# EXERCISE TASK
Among the entries below, one stretch runs from the line that contains "Write the FreeCAD" through the line that contains "# The origin". Repeat that stretch exactly, ends included, and only that.

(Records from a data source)
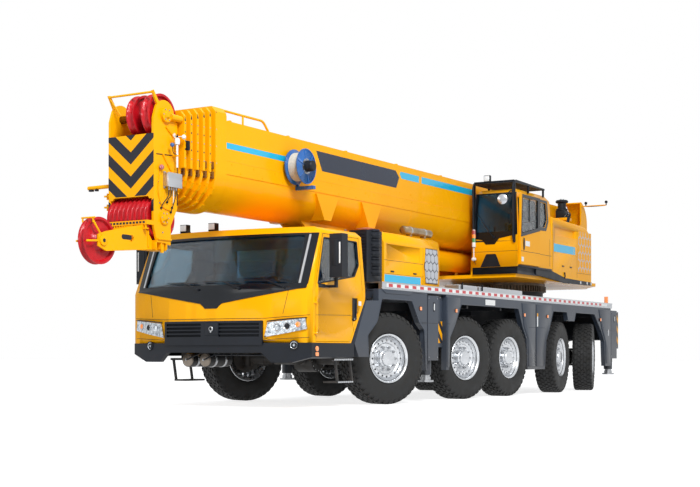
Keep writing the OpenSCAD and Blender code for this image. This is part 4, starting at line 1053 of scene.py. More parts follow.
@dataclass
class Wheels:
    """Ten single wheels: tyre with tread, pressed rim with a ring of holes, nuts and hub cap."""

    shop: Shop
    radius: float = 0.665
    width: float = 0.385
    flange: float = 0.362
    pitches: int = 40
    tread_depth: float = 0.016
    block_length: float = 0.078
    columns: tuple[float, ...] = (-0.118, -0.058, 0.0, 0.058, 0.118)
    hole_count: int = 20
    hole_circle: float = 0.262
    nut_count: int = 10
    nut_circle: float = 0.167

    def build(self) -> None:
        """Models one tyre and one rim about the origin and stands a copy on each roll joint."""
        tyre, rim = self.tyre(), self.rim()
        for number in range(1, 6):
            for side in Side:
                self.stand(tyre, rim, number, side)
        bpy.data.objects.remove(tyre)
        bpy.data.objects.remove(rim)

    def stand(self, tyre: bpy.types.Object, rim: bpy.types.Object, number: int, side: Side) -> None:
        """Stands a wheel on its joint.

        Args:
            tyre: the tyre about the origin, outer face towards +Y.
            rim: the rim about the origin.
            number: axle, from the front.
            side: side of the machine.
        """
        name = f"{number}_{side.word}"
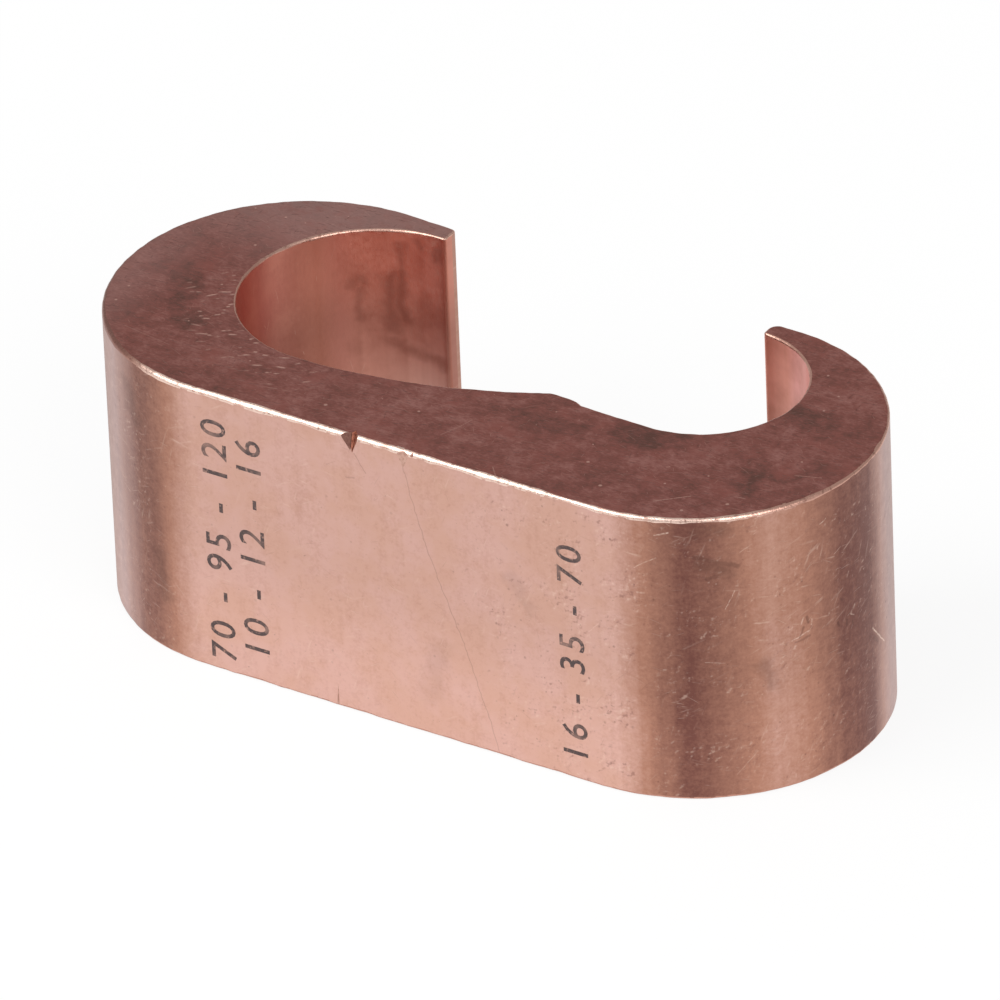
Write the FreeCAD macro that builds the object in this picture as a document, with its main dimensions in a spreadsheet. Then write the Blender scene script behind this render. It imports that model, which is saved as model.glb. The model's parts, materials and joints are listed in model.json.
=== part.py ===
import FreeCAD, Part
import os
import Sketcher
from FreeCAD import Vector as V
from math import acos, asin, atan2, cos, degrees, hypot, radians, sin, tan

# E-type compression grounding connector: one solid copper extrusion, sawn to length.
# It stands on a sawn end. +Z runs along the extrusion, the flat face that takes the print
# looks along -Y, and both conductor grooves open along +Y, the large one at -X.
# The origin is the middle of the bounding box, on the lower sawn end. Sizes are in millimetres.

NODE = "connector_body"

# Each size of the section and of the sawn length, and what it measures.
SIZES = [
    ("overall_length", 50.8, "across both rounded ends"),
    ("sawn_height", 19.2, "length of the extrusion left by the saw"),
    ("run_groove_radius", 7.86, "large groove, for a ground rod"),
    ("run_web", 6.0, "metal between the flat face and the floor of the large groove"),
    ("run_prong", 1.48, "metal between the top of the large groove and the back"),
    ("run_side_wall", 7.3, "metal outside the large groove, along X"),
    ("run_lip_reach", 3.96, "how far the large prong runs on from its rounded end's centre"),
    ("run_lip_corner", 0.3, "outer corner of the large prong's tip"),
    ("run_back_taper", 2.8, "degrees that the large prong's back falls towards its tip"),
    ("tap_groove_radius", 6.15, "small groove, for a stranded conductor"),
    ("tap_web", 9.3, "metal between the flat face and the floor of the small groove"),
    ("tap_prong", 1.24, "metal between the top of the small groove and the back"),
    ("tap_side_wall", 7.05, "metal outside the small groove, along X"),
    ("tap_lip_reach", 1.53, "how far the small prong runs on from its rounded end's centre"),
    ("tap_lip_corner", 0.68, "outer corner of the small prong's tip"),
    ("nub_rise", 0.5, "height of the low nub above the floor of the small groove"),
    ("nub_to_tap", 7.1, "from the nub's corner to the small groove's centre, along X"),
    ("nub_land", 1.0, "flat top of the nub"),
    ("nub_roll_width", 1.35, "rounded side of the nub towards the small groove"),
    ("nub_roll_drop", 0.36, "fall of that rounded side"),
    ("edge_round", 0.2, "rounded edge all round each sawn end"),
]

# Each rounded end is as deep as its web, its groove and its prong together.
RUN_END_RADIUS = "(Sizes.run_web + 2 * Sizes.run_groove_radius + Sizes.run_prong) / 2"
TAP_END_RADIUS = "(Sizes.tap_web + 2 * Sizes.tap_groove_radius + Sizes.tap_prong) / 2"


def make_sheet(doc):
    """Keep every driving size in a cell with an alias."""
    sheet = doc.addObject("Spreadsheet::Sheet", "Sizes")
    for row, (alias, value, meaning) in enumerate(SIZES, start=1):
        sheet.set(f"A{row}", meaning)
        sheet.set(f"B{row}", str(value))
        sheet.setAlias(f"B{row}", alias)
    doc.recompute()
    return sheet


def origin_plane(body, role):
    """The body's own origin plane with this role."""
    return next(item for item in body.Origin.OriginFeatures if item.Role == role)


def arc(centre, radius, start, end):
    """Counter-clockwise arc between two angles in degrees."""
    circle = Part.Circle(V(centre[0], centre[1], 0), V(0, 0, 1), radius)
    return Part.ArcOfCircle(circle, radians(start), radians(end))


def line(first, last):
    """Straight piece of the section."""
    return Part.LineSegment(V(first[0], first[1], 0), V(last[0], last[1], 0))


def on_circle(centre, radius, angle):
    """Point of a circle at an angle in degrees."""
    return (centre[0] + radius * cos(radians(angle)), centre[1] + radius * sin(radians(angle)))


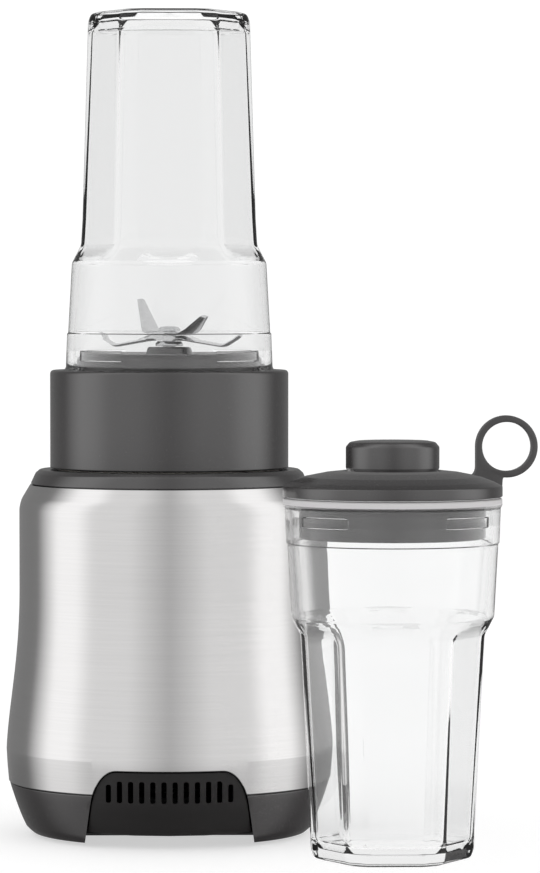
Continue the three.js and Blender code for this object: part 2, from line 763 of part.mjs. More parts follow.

# WRITTEN SOLUTION
Write the FreeCAD macro that builds the object in this picture as a document, with its main dimensions in a spreadsheet. Then write the Blender scene script behind this render. It imports that model, which is saved as model.glb. The model's parts, materials and joints are listed in model.json.
=== part.py ===
import FreeCAD, Part
import os
import Sketcher
from FreeCAD import Vector as V
from math import acos, asin, atan2, cos, degrees, hypot, radians, sin, tan

# E-type compression grounding connector: one solid copper extrusion, sawn to length.
# It stands on a sawn end. +Z runs along the extrusion, the flat face that takes the print
# looks along -Y, and both conductor grooves open along +Y, the large one at -X.
# The origin is the middle of the bounding box, on the lower sawn end. Sizes are in millimetres.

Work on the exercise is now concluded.